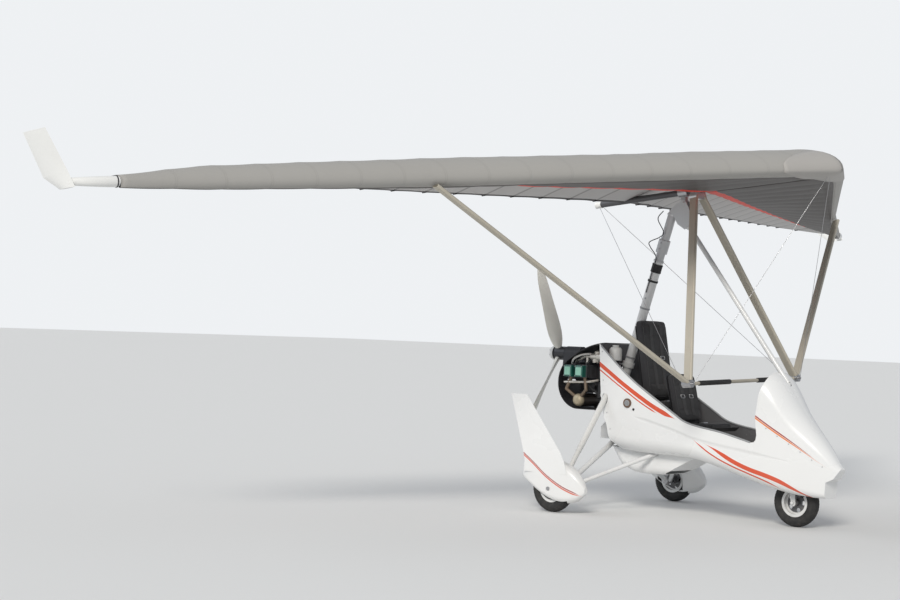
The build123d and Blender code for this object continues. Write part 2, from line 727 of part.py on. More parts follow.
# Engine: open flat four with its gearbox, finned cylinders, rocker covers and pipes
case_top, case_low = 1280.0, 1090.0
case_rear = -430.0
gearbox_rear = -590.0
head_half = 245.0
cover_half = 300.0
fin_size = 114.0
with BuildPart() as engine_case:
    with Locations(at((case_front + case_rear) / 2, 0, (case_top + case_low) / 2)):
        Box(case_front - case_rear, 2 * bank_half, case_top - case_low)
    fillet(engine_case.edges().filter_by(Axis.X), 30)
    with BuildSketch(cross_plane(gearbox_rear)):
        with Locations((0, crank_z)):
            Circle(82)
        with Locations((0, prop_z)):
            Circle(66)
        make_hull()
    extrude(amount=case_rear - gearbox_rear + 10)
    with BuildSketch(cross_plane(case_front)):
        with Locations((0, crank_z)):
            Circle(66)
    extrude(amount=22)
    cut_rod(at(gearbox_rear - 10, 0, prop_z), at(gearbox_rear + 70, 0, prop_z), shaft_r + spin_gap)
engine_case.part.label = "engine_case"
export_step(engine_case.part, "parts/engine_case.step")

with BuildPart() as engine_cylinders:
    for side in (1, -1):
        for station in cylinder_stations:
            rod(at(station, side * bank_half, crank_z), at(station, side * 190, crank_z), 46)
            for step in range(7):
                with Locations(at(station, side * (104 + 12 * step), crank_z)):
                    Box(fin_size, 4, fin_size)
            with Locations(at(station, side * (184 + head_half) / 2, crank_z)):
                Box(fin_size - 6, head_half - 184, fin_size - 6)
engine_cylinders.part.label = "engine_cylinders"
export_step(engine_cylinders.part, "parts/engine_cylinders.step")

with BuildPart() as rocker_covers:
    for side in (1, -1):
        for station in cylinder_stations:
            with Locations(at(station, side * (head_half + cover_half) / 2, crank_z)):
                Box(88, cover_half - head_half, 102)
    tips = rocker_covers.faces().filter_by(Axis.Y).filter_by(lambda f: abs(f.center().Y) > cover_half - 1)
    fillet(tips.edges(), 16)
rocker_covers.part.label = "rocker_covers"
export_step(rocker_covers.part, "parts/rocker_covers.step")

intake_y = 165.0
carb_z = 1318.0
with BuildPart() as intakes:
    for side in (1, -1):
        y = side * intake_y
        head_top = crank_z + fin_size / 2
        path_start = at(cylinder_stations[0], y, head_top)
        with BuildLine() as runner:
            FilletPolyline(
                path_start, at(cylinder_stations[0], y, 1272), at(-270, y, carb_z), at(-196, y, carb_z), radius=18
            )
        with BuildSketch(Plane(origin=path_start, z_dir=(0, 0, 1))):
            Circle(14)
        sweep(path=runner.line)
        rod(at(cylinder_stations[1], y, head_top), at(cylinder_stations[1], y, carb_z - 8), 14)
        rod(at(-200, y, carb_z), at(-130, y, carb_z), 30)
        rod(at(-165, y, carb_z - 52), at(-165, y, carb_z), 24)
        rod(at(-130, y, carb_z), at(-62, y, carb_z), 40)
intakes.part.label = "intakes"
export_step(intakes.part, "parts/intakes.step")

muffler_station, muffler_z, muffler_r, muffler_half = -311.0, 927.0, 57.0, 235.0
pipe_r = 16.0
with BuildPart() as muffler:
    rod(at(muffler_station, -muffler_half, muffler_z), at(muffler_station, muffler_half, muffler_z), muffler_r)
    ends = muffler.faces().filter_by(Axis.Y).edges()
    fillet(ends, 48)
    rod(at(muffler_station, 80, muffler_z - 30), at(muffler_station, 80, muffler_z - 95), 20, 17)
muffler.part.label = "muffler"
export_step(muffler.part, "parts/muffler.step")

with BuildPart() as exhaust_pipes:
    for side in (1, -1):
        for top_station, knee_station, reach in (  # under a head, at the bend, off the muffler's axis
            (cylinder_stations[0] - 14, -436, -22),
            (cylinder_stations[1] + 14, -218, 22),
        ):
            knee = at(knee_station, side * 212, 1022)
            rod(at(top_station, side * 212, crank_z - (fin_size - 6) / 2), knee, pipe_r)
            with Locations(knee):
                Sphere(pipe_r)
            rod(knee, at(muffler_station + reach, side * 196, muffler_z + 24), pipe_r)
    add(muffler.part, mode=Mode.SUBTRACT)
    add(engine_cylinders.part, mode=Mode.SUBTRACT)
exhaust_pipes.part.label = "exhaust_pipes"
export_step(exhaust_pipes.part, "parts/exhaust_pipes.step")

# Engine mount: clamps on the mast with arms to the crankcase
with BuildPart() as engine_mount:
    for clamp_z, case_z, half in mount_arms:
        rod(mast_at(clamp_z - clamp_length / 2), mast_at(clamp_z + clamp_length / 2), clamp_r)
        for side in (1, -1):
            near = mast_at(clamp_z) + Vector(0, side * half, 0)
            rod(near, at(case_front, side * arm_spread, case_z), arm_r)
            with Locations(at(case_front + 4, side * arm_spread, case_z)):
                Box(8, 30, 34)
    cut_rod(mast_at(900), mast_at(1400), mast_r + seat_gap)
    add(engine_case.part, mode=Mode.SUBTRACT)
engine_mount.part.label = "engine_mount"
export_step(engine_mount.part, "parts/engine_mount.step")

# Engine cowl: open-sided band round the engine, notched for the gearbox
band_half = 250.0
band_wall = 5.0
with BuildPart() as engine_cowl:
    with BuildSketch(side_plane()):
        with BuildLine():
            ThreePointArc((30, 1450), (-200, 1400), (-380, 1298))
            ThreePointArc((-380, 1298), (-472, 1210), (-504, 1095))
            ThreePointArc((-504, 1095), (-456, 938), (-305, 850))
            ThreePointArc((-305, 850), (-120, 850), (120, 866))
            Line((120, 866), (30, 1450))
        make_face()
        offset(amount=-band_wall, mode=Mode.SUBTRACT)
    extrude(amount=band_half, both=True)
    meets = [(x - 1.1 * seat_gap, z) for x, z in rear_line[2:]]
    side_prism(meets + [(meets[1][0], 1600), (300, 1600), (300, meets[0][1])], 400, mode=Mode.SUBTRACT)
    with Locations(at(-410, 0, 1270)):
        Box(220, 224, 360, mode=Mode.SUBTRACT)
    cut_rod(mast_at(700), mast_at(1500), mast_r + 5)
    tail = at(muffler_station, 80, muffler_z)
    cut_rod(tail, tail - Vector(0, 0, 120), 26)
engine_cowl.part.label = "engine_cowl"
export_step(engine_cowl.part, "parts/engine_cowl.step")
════
Exercise:
Copy down the whole of the data above, matching it exactly.

Correct output:
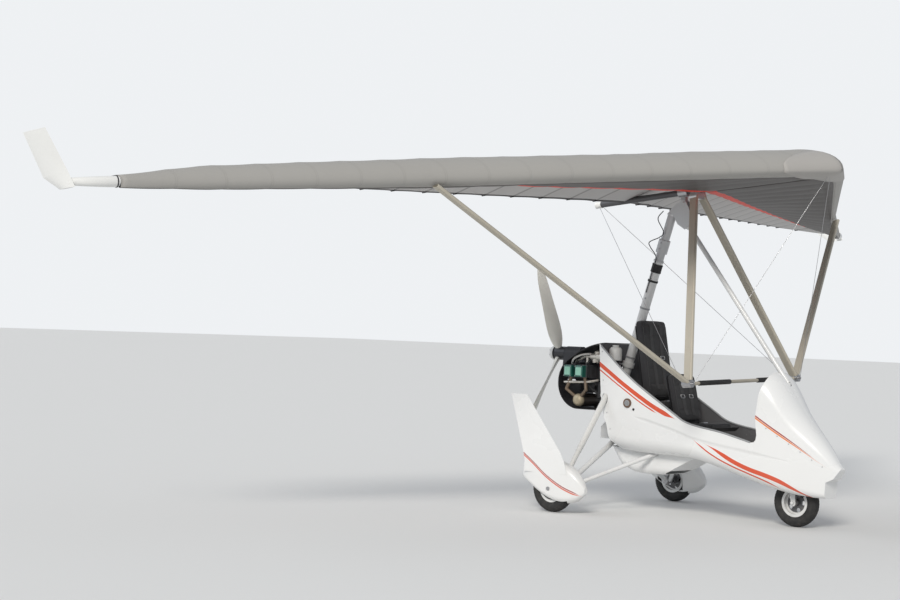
The build123d and Blender code for this object continues. Write part 2, from line 727 of part.py on. More parts follow.
# Engine: open flat four with its gearbox, finned cylinders, rocker covers and pipes
case_top, case_low = 1280.0, 1090.0
case_rear = -430.0
gearbox_rear = -590.0
head_half = 245.0
cover_half = 300.0
fin_size = 114.0
with BuildPart() as engine_case:
    with Locations(at((case_front + case_rear) / 2, 0, (case_top + case_low) / 2)):
        Box(case_front - case_rear, 2 * bank_half, case_top - case_low)
    fillet(engine_case.edges().filter_by(Axis.X), 30)
    with BuildSketch(cross_plane(gearbox_rear)):
        with Locations((0, crank_z)):
            Circle(82)
        with Locations((0, prop_z)):
            Circle(66)
        make_hull()
    extrude(amount=case_rear - gearbox_rear + 10)
    with BuildSketch(cross_plane(case_front)):
        with Locations((0, crank_z)):
            Circle(66)
    extrude(amount=22)
    cut_rod(at(gearbox_rear - 10, 0, prop_z), at(gearbox_rear + 70, 0, prop_z), shaft_r + spin_gap)
engine_case.part.label = "engine_case"
export_step(engine_case.part, "parts/engine_case.step")

with BuildPart() as engine_cylinders:
    for side in (1, -1):
        for station in cylinder_stations:
            rod(at(station, side * bank_half, crank_z), at(station, side * 190, crank_z), 46)
            for step in range(7):
                with Locations(at(station, side * (104 + 12 * step), crank_z)):
                    Box(fin_size, 4, fin_size)
            with Locations(at(station, side * (184 + head_half) / 2, crank_z)):
                Box(fin_size - 6, head_half - 184, fin_size - 6)
engine_cylinders.part.label = "engine_cylinders"
export_step(engine_cylinders.part, "parts/engine_cylinders.step")

with BuildPart() as rocker_covers:
    for side in (1, -1):
        for station in cylinder_stations:
            with Locations(at(station, side * (head_half + cover_half) / 2, crank_z)):
                Box(88, cover_half - head_half, 102)
    tips = rocker_covers.faces().filter_by(Axis.Y).filter_by(lambda f: abs(f.center().Y) > cover_half - 1)
    fillet(tips.edges(), 16)
rocker_covers.part.label = "rocker_covers"
export_step(rocker_covers.part, "parts/rocker_covers.step")

intake_y = 165.0
carb_z = 1318.0
with BuildPart() as intakes:
    for side in (1, -1):
        y = side * intake_y
        head_top = crank_z + fin_size / 2
        path_start = at(cylinder_stations[0], y, head_top)
        with BuildLine() as runner:
            FilletPolyline(
                path_start, at(cylinder_stations[0], y, 1272), at(-270, y, carb_z), at(-196, y, carb_z), radius=18
            )
        with BuildSketch(Plane(origin=path_start, z_dir=(0, 0, 1))):
            Circle(14)
        sweep(path=runner.line)
        rod(at(cylinder_stations[1], y, head_top), at(cylinder_stations[1], y, carb_z - 8), 14)
        rod(at(-200, y, carb_z), at(-130, y, carb_z), 30)
        rod(at(-165, y, carb_z - 52), at(-165, y, carb_z), 24)
        rod(at(-130, y, carb_z), at(-62, y, carb_z), 40)
intakes.part.label = "intakes"
export_step(intakes.part, "parts/intakes.step")

muffler_station, muffler_z, muffler_r, muffler_half = -311.0, 927.0, 57.0, 235.0
pipe_r = 16.0
with BuildPart() as muffler:
    rod(at(muffler_station, -muffler_half, muffler_z), at(muffler_station, muffler_half, muffler_z), muffler_r)
    ends = muffler.faces().filter_by(Axis.Y).edges()
    fillet(ends, 48)
    rod(at(muffler_station, 80, muffler_z - 30), at(muffler_station, 80, muffler_z - 95), 20, 17)
muffler.part.label = "muffler"
export_step(muffler.part, "parts/muffler.step")

with BuildPart() as exhaust_pipes:
    for side in (1, -1):
        for top_station, knee_station, reach in (  # under a head, at the bend, off the muffler's axis
            (cylinder_stations[0] - 14, -436, -22),
            (cylinder_stations[1] + 14, -218, 22),
        ):
            knee = at(knee_station, side * 212, 1022)
            rod(at(top_station, side * 212, crank_z - (fin_size - 6) / 2), knee, pipe_r)
            with Locations(knee):
                Sphere(pipe_r)
            rod(knee, at(muffler_station + reach, side * 196, muffler_z + 24), pipe_r)
    add(muffler.part, mode=Mode.SUBTRACT)
    add(engine_cylinders.part, mode=Mode.SUBTRACT)
exhaust_pipes.part.label = "exhaust_pipes"
export_step(exhaust_pipes.part, "parts/exhaust_pipes.step")

# Engine mount: clamps on the mast with arms to the crankcase
with BuildPart() as engine_mount:
    for clamp_z, case_z, half in mount_arms:
        rod(mast_at(clamp_z - clamp_length / 2), mast_at(clamp_z + clamp_length / 2), clamp_r)
        for side in (1, -1):
            near = mast_at(clamp_z) + Vector(0, side * half, 0)
            rod(near, at(case_front, side * arm_spread, case_z), arm_r)
            with Locations(at(case_front + 4, side * arm_spread, case_z)):
                Box(8, 30, 34)
    cut_rod(mast_at(900), mast_at(1400), mast_r + seat_gap)
    add(engine_case.part, mode=Mode.SUBTRACT)
engine_mount.part.label = "engine_mount"
export_step(engine_mount.part, "parts/engine_mount.step")

# Engine cowl: open-sided band round the engine, notched for the gearbox
band_half = 250.0
band_wall = 5.0
with BuildPart() as engine_cowl:
    with BuildSketch(side_plane()):
        with BuildLine():
            ThreePointArc((30, 1450), (-200, 1400), (-380, 1298))
            ThreePointArc((-380, 1298), (-472, 1210), (-504, 1095))
            ThreePointArc((-504, 1095), (-456, 938), (-305, 850))
            ThreePointArc((-305, 850), (-120, 850), (120, 866))
            Line((120, 866), (30, 1450))
        make_face()
        offset(amount=-band_wall, mode=Mode.SUBTRACT)
    extrude(amount=band_half, both=True)
    meets = [(x - 1.1 * seat_gap, z) for x, z in rear_line[2:]]
    side_prism(meets + [(meets[1][0], 1600), (300, 1600), (300, meets[0][1])], 400, mode=Mode.SUBTRACT)
    with Locations(at(-410, 0, 1270)):
        Box(220, 224, 360, mode=Mode.SUBTRACT)
    cut_rod(mast_at(700), mast_at(1500), mast_r + 5)
    tail = at(muffler_station, 80, muffler_z)
    cut_rod(tail, tail - Vector(0, 0, 120), 26)
engine_cowl.part.label = "engine_cowl"
export_step(engine_cowl.part, "parts/engine_cowl.step")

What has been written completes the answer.